[Records]
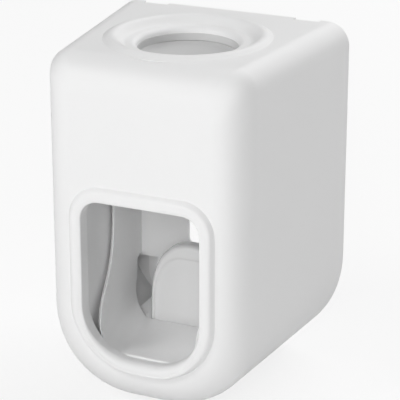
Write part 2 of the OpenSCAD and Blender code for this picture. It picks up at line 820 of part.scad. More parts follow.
module piston() {
    color("white") difference() {
        union() {
            translate([0, 0, barrel_z]) {
                rod_y(piston_r, piston_face_y, piston_rear_y);
                rod_y(rod_dia / 2, piston_rear_y - eps, cross_y);
            }
            translate([-arm_in + crosshead_gap, cross_y - crosshead_front, barrel_z - crosshead_h / 2])
                cube([2 * (arm_in - crosshead_gap), crosshead_t, crosshead_h]);
        }
        translate([0, 0, barrel_z]) difference() {
            rod_y(piston_r + 1, groove_y, groove_y + groove_w);
            rod_y(piston_r - groove_depth, groove_y - 1, groove_y + groove_w + 1);
        }
        translate([0, cross_y, barrel_z]) rod_x(cross_dia / 2, -arm_in, arm_in);
    }
}

module piston_seal() {
    seal_r = (groove_depth - 0.04) / 2;
    color("dimgray") translate([0, groove_y + groove_w / 2, barrel_z]) rotate([90, 0, 0])
        rotate_extrude($fn = sides) translate([barrel_r - seal_r - 0.04, 0]) circle(seal_r, $fn = 24);
}

module piston_pin() {
    color("silver") translate([0, cross_y, barrel_z])
        rod_x(cross_dia / 2, -arm_out - cross_end, arm_out + cross_end);
}

// Open coil around the rod, swept as one tube
module return_spring() {
    r = rod_dia / 2 + spring_wire / 2 + 0.35;
    y0 = -barrel_end + cap_rim_t + spring_wire / 2 + pin_gap;
    y1 = cross_y - crosshead_front - spring_wire / 2 - pin_gap;
    per_turn = 10;
    count = round(spring_turns * per_turn);
    rise = (y1 - y0) / count;
    lean = atan(rise * per_turn / (2 * PI * r));
    ring = 6;
    points = [
        for (i = [0:count]) for (k = [0:ring - 1])
            let (
                a = 360 * i / per_turn,
                b = 360 * k / ring,
                out = spring_wire / 2 * cos(b),
                side = spring_wire / 2 * sin(b)
            )
            [
                (r + out) * cos(a) + side * sin(lean) * sin(a),
                y0 + rise * i + side * cos(lean),
                barrel_z + (r + out) * sin(a) - side * sin(lean) * cos(a)
            ]
    ];
    faces = [
        for (i = [0:count - 1]) for (k = [0:ring - 1])
            let (l = (k + 1) % ring)
            each [
                [i * ring + k, (i + 1) * ring + k, (i + 1) * ring + l],
                [i * ring + k, (i + 1) * ring + l, i * ring + l]
            ]
    ];
    first = [[for (k = [0:ring - 1]) k]];
    last = [[for (k = [ring - 1:-1:0]) count * ring + k]];
    color("silver") polyhedron(points, concat(faces, first, last));
}

module inlet_plate() {
    color("whitesmoke") translate([0, tube_y, inlet_top - plate_t]) difference() {
        union() {
            cylinder(r = channel_r - pin_gap, h = plate_t + 0.4, $fn = sides);
            translate([0, 0, plate_t]) cylinder(r = channel_out - 0.6, h = plate_rim_t, $fn = sides);
        }
        translate([0, 0, -1]) cylinder(r = stem_r + pin_gap, h = plate_t + plate_rim_t + 2, $fn = 24);
        for (a = [0:60:300]) rotate(a) translate([port_at, 0, -1])
            cylinder(r = port_r, h = plate_t + plate_rim_t + 2, $fn = 24);
    }
}

module inlet_valve() {
    color("lightgray") translate([0, tube_y, inlet_top - plate_t]) {
        translate([0, 0, -disc_t - pin_gap]) cylinder(r = channel_r - 0.5, h = disc_t, $fn = sides);
        translate([0, 0, -disc_t / 2]) cylinder(r = stem_r, h = plate_t + plate_rim_t + disc_t, $fn = 24);
        translate([0, 0, plate_t + plate_rim_t + pin_gap])
            cylinder(r1 = 2 * stem_r, r2 = stem_r, h = disc_t, $fn = 24);
    }
}

module outlet_valve() {
    seat_z = deck_z - spigot_len;
    color("lightgray") difference() {
        union() {
            translate([0, tube_y, seat_z - valve_flange_t])
                cylinder(r = spigot_r - 0.2, h = valve_flange_t - 0.05, $fn = sides);
            translate([0, tube_y, seat_z - bill_root]) cylinder(r = bill_r, h = bill_root - 1, $fn = sides);
            translate([-bill_half, tube_y - bill_skin - slit_t / 2, seat_z - bill_len])
                cube([2 * bill_half, 2 * bill_skin + slit_t, bill_len - bill_root + 1]);
        }
        translate([0, tube_y, seat_z - bill_root + 0.4])
            cylinder(r = bill_r - 0.8, h = bill_root + 1, $fn = sides);
        translate([-bill_half + bill_skin, tube_y - slit_t / 2, seat_z - bill_len - 1])
            cube([2 * (bill_half - bill_skin), slit_t, bill_len - bill_root + 2]);
    }
}

module nozzle_cap() {
    low = deck_z - spigot_len - valve_flange_t - 1.1;
    color("whitesmoke") translate([0, tube_y, 0]) difference() {
        translate([0, 0, low]) cylinder(r = cap_out_r, h = deck_z - low - fit_gap / 2, $fn = sides);
        translate([0, 0, low + 1.05]) cylinder(r = spigot_r + pin_gap, h = 10, $fn = sides);
        translate([0, 0, low - 1]) cylinder(r = 3.4, h = 4, $fn = sides);
        for (a = [0:30:330]) rotate(a) translate([cap_out_r + 0.25, 0, low - 1])
            cylinder(r = 0.6, h = 8, $fn = 16);
    }
}

// Soft funnel between the collar and the pump's inlet
module tube_seat() {
    top = roof_z - skirt_len - 0.05;
    flange = hole_r + skirt_t - 0.1;
    low = top - seat_cone - neck_len;
    relief = 0.3;
    ledge = inlet_top + plate_rim_t + 0.05;
    sleeve = channel_out + 0.1;
    sleeve_low = inlet_top - plate_t;
    color("gainsboro") translate([0, tube_y, 0]) rotate_extrude($fn = 2 * sides) polygon([
        [flange, top], [hole_r - 0.4, top], [hole_r - 1, top - 0.5], [neck_r + 1.2, top - 1.9],
        [neck_r, top - seat_cone], [neck_r, low], [neck_r - relief, low - relief],
        [channel_r - 0.5, low - relief], [channel_r - 0.5, ledge], [sleeve, ledge],
        [sleeve, sleeve_low], [sleeve + sleeve_t, sleeve_low],
        [sleeve + sleeve_t, top - 4.2], [flange - skirt_t, top - seat_rim_t], [flange, top - seat_rim_t]
    ]);
}

module seat_ring() {
    top = roof_z - skirt_len;
    bore = hole_r + skirt_t + 0.1;
    color("whitesmoke") translate([0, tube_y, 0]) rotate_extrude($fn = 2 * sides) polygon([
        [bore, top + skirt_len - 0.3], [bore, top - seat_rim_t - 0.15],
        [bore - ring_hook, top - seat_rim_t - 0.15], [bore - ring_hook, top - 2 * seat_rim_t - 0.3],
        [bore + 0.8 * clamp_t, top - 2 * seat_rim_t - 0.3],
        [bore + clamp_t, top - 2 * seat_rim_t + 0.2], [bore + clamp_t, top + skirt_len - 0.3]
    ]);
}

module stop_bumpers() {
    color("dimgray") for (side = [-1, 1])
        translate([side * (arm_in + arm_t / 2), -cover_t, barrel_z + 0.6]) rotate([90, 0, 0])
            cylinder(d = arm_t - 0.1, h = -cross_y - arm_back - cover_t - bumper_gap, $fn = 32);
}

module deck_screws() {
    color("silver") for (p = deck_posts) translate([p[0], p[1], deck_z]) mirror([0, 0, 1]) screw(screw_len);
}

module pump_screws() {
    color("silver") for (side = [-1, 1]) translate([side * flange_screw_x, tube_y, deck_top + flange_t])
        screw(deck_t + flange_t);
}

module chute_screws() {
    color("silver") for (x = [-1, 1]) translate([x * chute_ear_x, chute_rear_y + chute_t, chute_ear_z])
        rotate([-90, 0, 0]) screw(screw_len);
}

module cover_screws() {
    color("silver") for (x = [-1, 1]) for (z = [cover_low_z, cover_high_z])
        translate([x * cover_screw_x, -head_room, z]) rotate([-90, 0, 0]) screw(screw_len);
}

housing();
rear_cover();
brush_chute();
push_pad();
push_lever();
lever_pin();
pin_clips();
pump_deck();
pump_body();
inlet_plate();
inlet_valve();
outlet_valve();
nozzle_cap();
tube_seat();
seat_ring();
piston();
piston_seal();
piston_pin();
barrel_cap();
return_spring();
stop_bumpers();
deck_screws();
pump_screws();
chute_screws();
cover_screws();
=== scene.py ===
"""Looks of a wall-mounted toothpaste dispenser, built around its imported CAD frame.

Shapes are drawn in millimetres in the row frame: the origin is the middle of the flat rear face,
+Y points into the wall, +Z up, and the window looks along -Y. to_object() turns them into metres.
"""

import json
import math

import bmesh
import bpy
import numpy as np
from mathutils import Matrix, Vector


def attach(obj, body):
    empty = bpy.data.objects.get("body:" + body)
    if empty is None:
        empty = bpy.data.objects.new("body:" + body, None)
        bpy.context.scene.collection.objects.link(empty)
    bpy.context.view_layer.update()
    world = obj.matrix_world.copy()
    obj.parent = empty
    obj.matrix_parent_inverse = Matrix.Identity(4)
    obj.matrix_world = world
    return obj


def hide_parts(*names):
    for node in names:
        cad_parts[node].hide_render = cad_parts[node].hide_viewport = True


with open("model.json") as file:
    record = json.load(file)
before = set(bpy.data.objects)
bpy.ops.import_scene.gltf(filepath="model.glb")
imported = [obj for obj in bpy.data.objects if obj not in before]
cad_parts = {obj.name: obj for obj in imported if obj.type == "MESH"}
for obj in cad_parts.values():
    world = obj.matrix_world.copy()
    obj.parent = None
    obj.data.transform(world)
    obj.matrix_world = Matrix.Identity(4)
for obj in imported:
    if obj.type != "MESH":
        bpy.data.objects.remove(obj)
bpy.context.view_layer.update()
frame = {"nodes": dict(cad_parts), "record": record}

# Sizes in millimetres. They follow the CAD, except for those whose comment says that they are fitted closer
# to the photograph.

# Body
BACK_W, FRONT_W, BODY_H, BODY_D = 66.0, 54.0, 92.0, 55.5
WALL = 2.4
TOP_R, BOTTOM_R, BOTTOM_E, FRONT_R = 6.0, 29.0, 2.12, 8.0
TOP_FALL, BOTTOM_RISE = 0.6, 1.4
NOTCH_X, NOTCH_HALF, NOTCH_Y = 21.6, 3.5, 1.5
FRONT_Y = -BODY_D

# Window and the bead around it; the lower edge and the bead's section are fitted closer
WINDOW_W, WINDOW_TOP, WINDOW_LOW = 32.4, 9.3, -32.7
WINDOW_TOP_R, WINDOW_LOW_R = 5.0, 13.5
BEAD_W, BEAD_H, EDGE_ROUND, LOW_EDGE_ROUND, CREST_AT, FLANK_POWER = 3.9, 1.3, 0.4, 2.3, 1.2, 2.4

# Wall behind the window, fitted closer: it flares as it runs back, and less behind the cheeks' edge
RAIL_T, GUARD_FLARE, GUARD_REAR_FLARE, GUARD_R, GUARD_TURN_Z = 1.2, 0.175, 0.09, 10.0, -25.2
GUARD_LEAD, GUARD_TAIL = 5.0, 9.0
UPPER_RAIL_T, UPPER_RAIL_LOW, UPPER_RAIL_REAR_Y = 1.9, 7.1, -49.3

# Posts and screws
POST_R, PILOT_R, POST_LEN, WEB_T, SCREW_LEN = 2.8, 1.2, 11.0, 1.6, 7.0
DECK_GAP, DECK_T = 0.2, 2.0
DECK_TOP = WINDOW_TOP + DECK_GAP + DECK_T
COVER_POST_IN, COVER_POST_Z = 3.6, (-15.0, 32.0)
DECK_POSTS = ((-20.5, -46.0), (20.5, -46.0), (-26.3, -12.0), (26.3, -12.0))

# Collar for the tube; the dish, the rim of the hole and the seat's lip are fitted closer
TUBE_Y = -BODY_D + 28.0
RING_R, RING_H, RING_W, RING_OUT_POWER, RING_IN_POWER = 19.25, 0.9, 5.0, 1.15, 1.1
HOLE_R, DISH_DEPTH, DISH_EDGE, RING_FALL, DISH_CUT_IN = 12.85, 1.1, 1.5, 3.7, 1.7
SEAT_LIP_T = 0.15
SKIRT_LEN, SKIRT_T = 2.0, 2.2
TOP_SLOPE = math.atan2(TOP_FALL, BODY_D)
TOP_AT_TUBE = BODY_H / 2 - TOP_FALL * -TUBE_Y / BODY_D
ROOF_Z = TOP_AT_TUBE - WALL

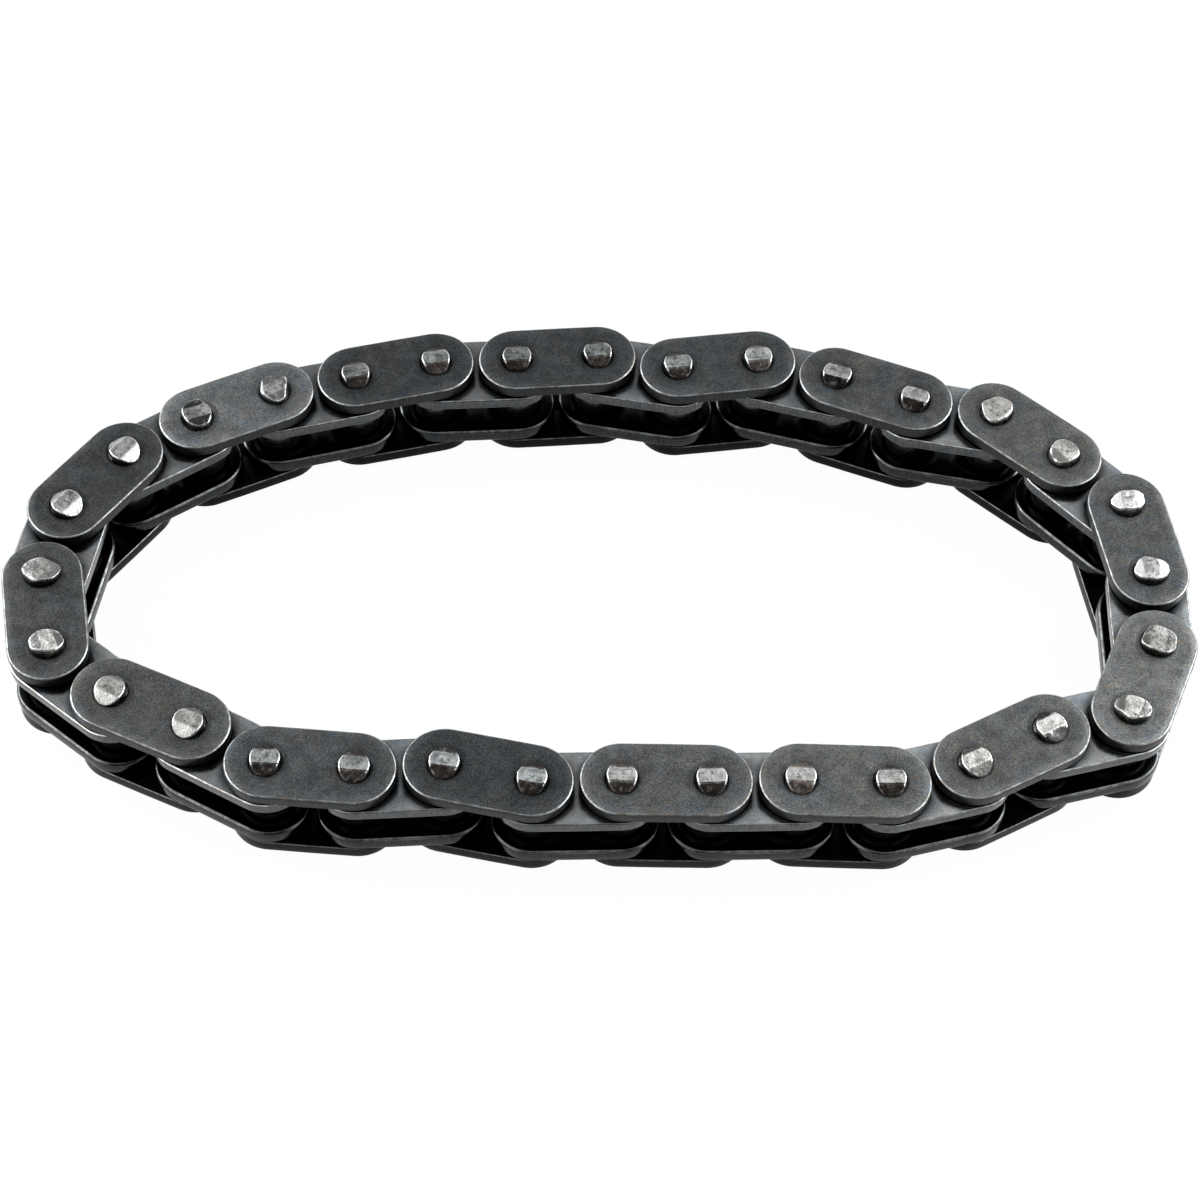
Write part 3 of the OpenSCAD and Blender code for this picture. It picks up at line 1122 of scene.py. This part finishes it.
class CHAIN_OT_stage(bpy.types.Operator):
    """Lays the floor, lights the chain and sets the camera"""

    bl_idname = "chain.stage"
    bl_label = "Stage"

    FLOOR_SIZE = 8.0
    LAMP_SIDE = 0.55
    LAMP_PLACES = ((-0.62, 0.16, 0.30), (0.62, 0.16, 0.30))
    LAMP_COLOUR = (0.93, 0.97, 1.0)
    # The dark opening in front: the angles at which each side of it begins, and at which it is full
    OPENING_LEFT = (radians(-34), radians(-20))
    OPENING_RIGHT = (radians(54), radians(40))
    OPENING_LOW = (radians(-4), radians(8))
    OPENING_HIGH = (radians(72), radians(52))
    # Where the camera looks: to the right of the loop's middle, and in front of it
    AIM = (0.12 * MM, -5.95 * MM)

    def execute(self, context):
        settings = context.scene.chain_stage
        self.make_floor(settings)
        self.make_world(context.scene, settings)
        for number, place in enumerate(self.LAMP_PLACES, 1):
            self.make_lamp(f"side lamp {number}", Vector(place), settings.lamp_level)
        self.make_camera(context.scene, settings)
        context.scene.view_settings.view_transform = "Standard"
        return {"FINISHED"}

    def make_floor(self, settings):
        bm = bmesh.new()
        bmesh.ops.create_grid(bm, x_segments=8, y_segments=8, size=self.FLOOR_SIZE / 2)
        mesh = bpy.data.meshes.new("floor")
        bm.to_mesh(mesh)
        bm.free()
        floor = bpy.data.objects.new("floor", mesh)
        bpy.context.scene.collection.objects.link(floor)
        material = bpy.data.materials.new("pale floor")
        material.use_nodes = True
        sheet = Sheet(material.node_tree)
        shader = material.node_tree.nodes["Principled BSDF"]
        shader.inputs["Base Color"].default_value = colour(settings.floor_colour)
        shader.inputs["Roughness"].default_value = 0.9
        shader.inputs["Specular IOR Level"].default_value = 0.0
        # the paper looks white, with a part of the chain's shadow kept
        path = sheet.node("ShaderNodeLightPath").outputs
        seen = sheet.math("MAXIMUM", path["Is Camera Ray"], path["Is Glossy Ray"])
        seen = sheet.math("MAXIMUM", seen, path["Is Transmission Ray"])
        white = sheet.node("ShaderNodeEmission", {"Color": (1, 1, 1, 1), "Strength": 1.0}).outputs[0]
        share = sheet.times(seen, settings.paper_white)
        mixed = sheet.node("ShaderNodeMixShader", {0: share, 1: shader.outputs[0], 2: white})
        output = material.node_tree.nodes["Material Output"]
        sheet.feed(output.inputs["Surface"], mixed.outputs[0])
        mesh.materials.append(material)

    def make_world(self, scene, settings):
        """A pale tent with a dark opening in front, where the camera stands."""
        world = bpy.data.worlds.new("pale tent")
        scene.world = world
        world.use_nodes = True
        sheet = Sheet(world.node_tree)
        x, y, z = sheet.separate(sheet.node("ShaderNodeTexCoord").outputs["Generated"])
        turn = sheet.math("ARCTAN2", x, sheet.times(y, -1.0))
        rise = sheet.math("ARCSINE", z)
        across = sheet.times(sheet.ramp(turn, *self.OPENING_LEFT), sheet.ramp(turn, *self.OPENING_RIGHT))
        upward = sheet.times(sheet.ramp(rise, *self.OPENING_LOW), sheet.ramp(rise, *self.OPENING_HIGH))
        opening = sheet.times(across, upward)
        # paler towards the sides
        sides = sheet.ramp(sheet.math("ABSOLUTE", x), 0.26, 0.70, 1.0, 2.1)
        tent = sheet.times(sides, settings.world_level)
        darker = sheet.times(opening, sheet.minus(settings.front_level, tent))
        back = world.node_tree.nodes["Background"]
        back.inputs["Color"].default_value = (1, 1, 1, 1)
        sheet.feed(back.inputs["Strength"], sheet.plus(tent, darker))

    def make_lamp(self, name, place, power):
        """A square lamp that shines at the loop's middle."""
        data = bpy.data.lights.new(name, "AREA")
        data.shape = "SQUARE"
        data.size = self.LAMP_SIDE
        data.energy = power
        data.color = self.LAMP_COLOUR
        lamp = bpy.data.objects.new(name, data)
        lamp.matrix_world = Matrix.Translation(place) @ place.to_track_quat("Z", "Y").to_matrix().to_4x4()
        bpy.context.scene.collection.objects.link(lamp)

    def make_camera(self, scene, settings):
        """Looks at the top of the outer plates, a little in front of the loop's middle."""
        link = outer_link(1)
        target = Vector((*self.AIM, link.middle.z + link.half_height))
        rise = settings.elevation
        place = target + settings.distance * Vector((0, -cos(rise), sin(rise)))
        data = bpy.data.cameras.new("camera")
        data.lens = settings.lens
        data.clip_start = 0.01
        camera = bpy.data.objects.new("camera", data)
        camera.matrix_world = (Matrix.Translation(place) @ Matrix.Rotation(pi / 2 - rise, 4, "X")
                               @ Matrix.Rotation(settings.roll, 4, "Z"))
        scene.collection.objects.link(camera)
        scene.camera = camera


class CHAIN_PT_panel(bpy.types.Panel):
    """Lists the pieces of the chain and its stage"""

    bl_idname = "CHAIN_PT_panel"
    bl_label = "Cam Chain"
    bl_space_type = "VIEW_3D"
    bl_region_type = "UI"
    bl_category = "Cam Chain"

    def draw(self, context):
        for operator in OPERATORS:
            self.layout.operator(operator.bl_idname)
        for label, settings in SETTINGS.items():
            group = getattr(context.scene, label)
            box = self.layout.box()
            for name in settings.__annotations__:
                box.prop(group, name)


OPERATORS = (CHAIN_OT_outer_plates, CHAIN_OT_pins, CHAIN_OT_inner_links, CHAIN_OT_stage)
SETTINGS = {"chain_plates": PlateSizes, "chain_pins": PinSizes,
            "chain_steels": SteelColours, "chain_stage": StageSettings}
CLASSES = (*SETTINGS.values(), *OPERATORS, CHAIN_PT_panel)


def register():
    for item in CLASSES:
        bpy.utils.register_class(item)
    for label, settings in SETTINGS.items():
        setattr(bpy.types.Scene, label, bpy.props.PointerProperty(type=settings))


def unregister():
    for label in SETTINGS:
        delattr(bpy.types.Scene, label)
    for item in reversed(CLASSES):
        bpy.utils.unregister_class(item)


def main():
    register()
    bpy.ops.chain.stage()
    bpy.ops.chain.outer_plates()
    bpy.ops.chain.pins()
    bpy.ops.chain.inner_links()


if __name__ == "__main__":
    main()
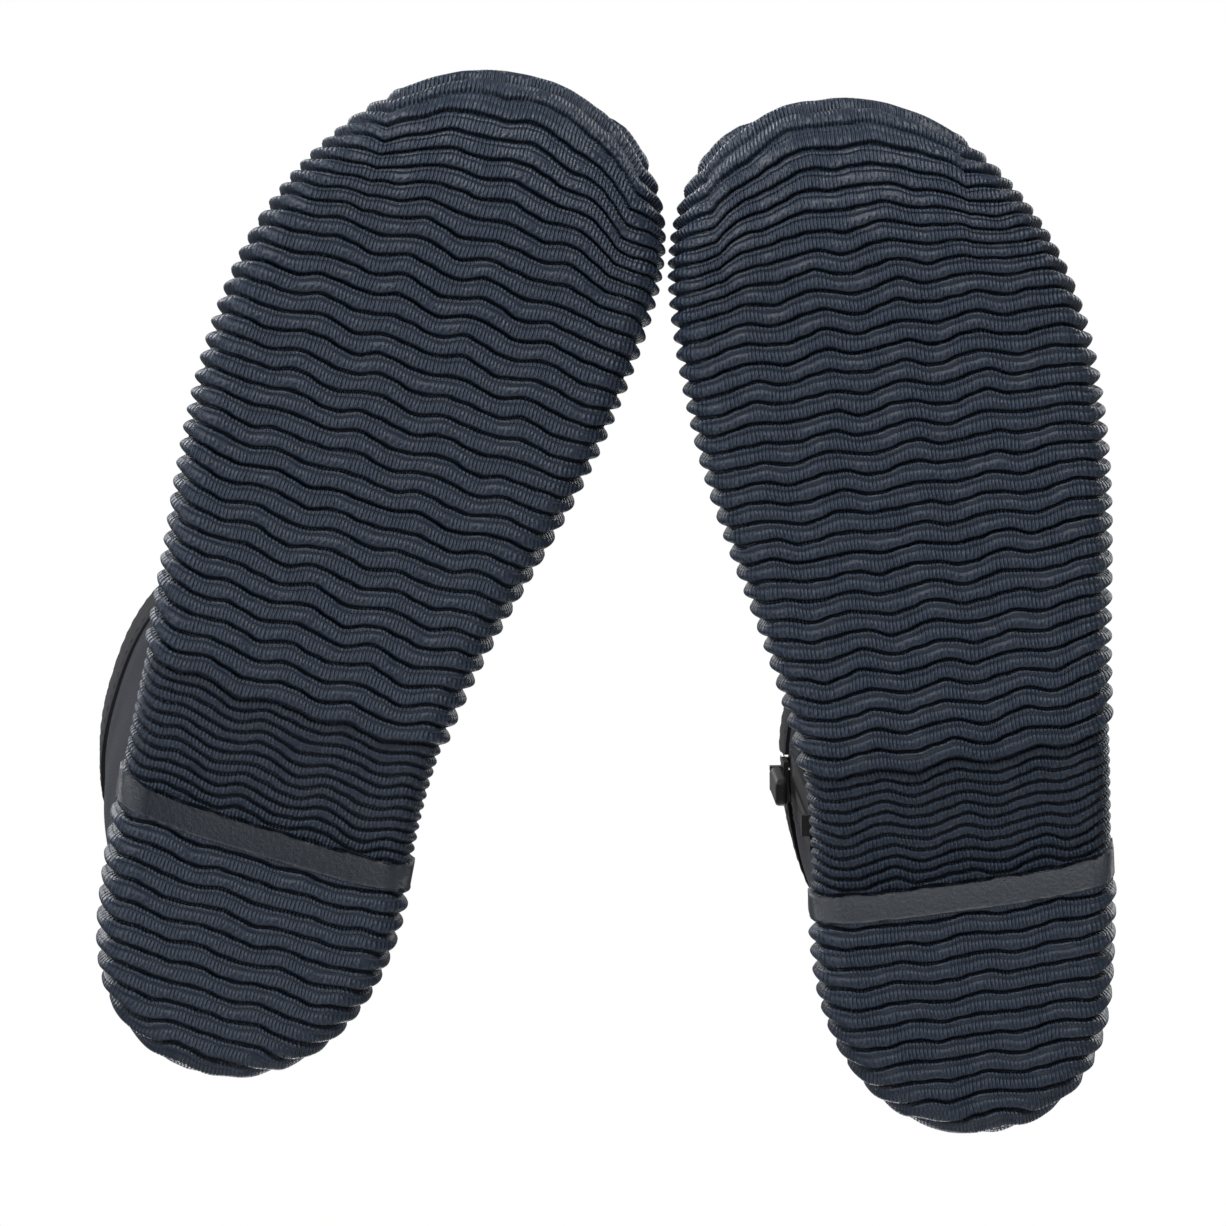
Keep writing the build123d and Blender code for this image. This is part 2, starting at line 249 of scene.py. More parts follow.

WHAT THE TASK REQUIRES —
Above are the records; from them, give again exactly the lines from the one containing "piston_pin();" to the one containing "before = set(bpy.data.objects)", both lines included, and nothing more.

THE COMPLETED TASK —
piston_pin();
barrel_cap();
return_spring();
stop_bumpers();
deck_screws();
pump_screws();
chute_screws();
cover_screws();
=== scene.py ===
"""Looks of a wall-mounted toothpaste dispenser, built around its imported CAD frame.

Shapes are drawn in millimetres in the row frame: the origin is the middle of the flat rear face,
+Y points into the wall, +Z up, and the window looks along -Y. to_object() turns them into metres.
"""

import json
import math

import bmesh
import bpy
import numpy as np
from mathutils import Matrix, Vector


def attach(obj, body):
    empty = bpy.data.objects.get("body:" + body)
    if empty is None:
        empty = bpy.data.objects.new("body:" + body, None)
        bpy.context.scene.collection.objects.link(empty)
    bpy.context.view_layer.update()
    world = obj.matrix_world.copy()
    obj.parent = empty
    obj.matrix_parent_inverse = Matrix.Identity(4)
    obj.matrix_world = world
    return obj


def hide_parts(*names):
    for node in names:
        cad_parts[node].hide_render = cad_parts[node].hide_viewport = True


with open("model.json") as file:
    record = json.load(file)
before = set(bpy.data.objects)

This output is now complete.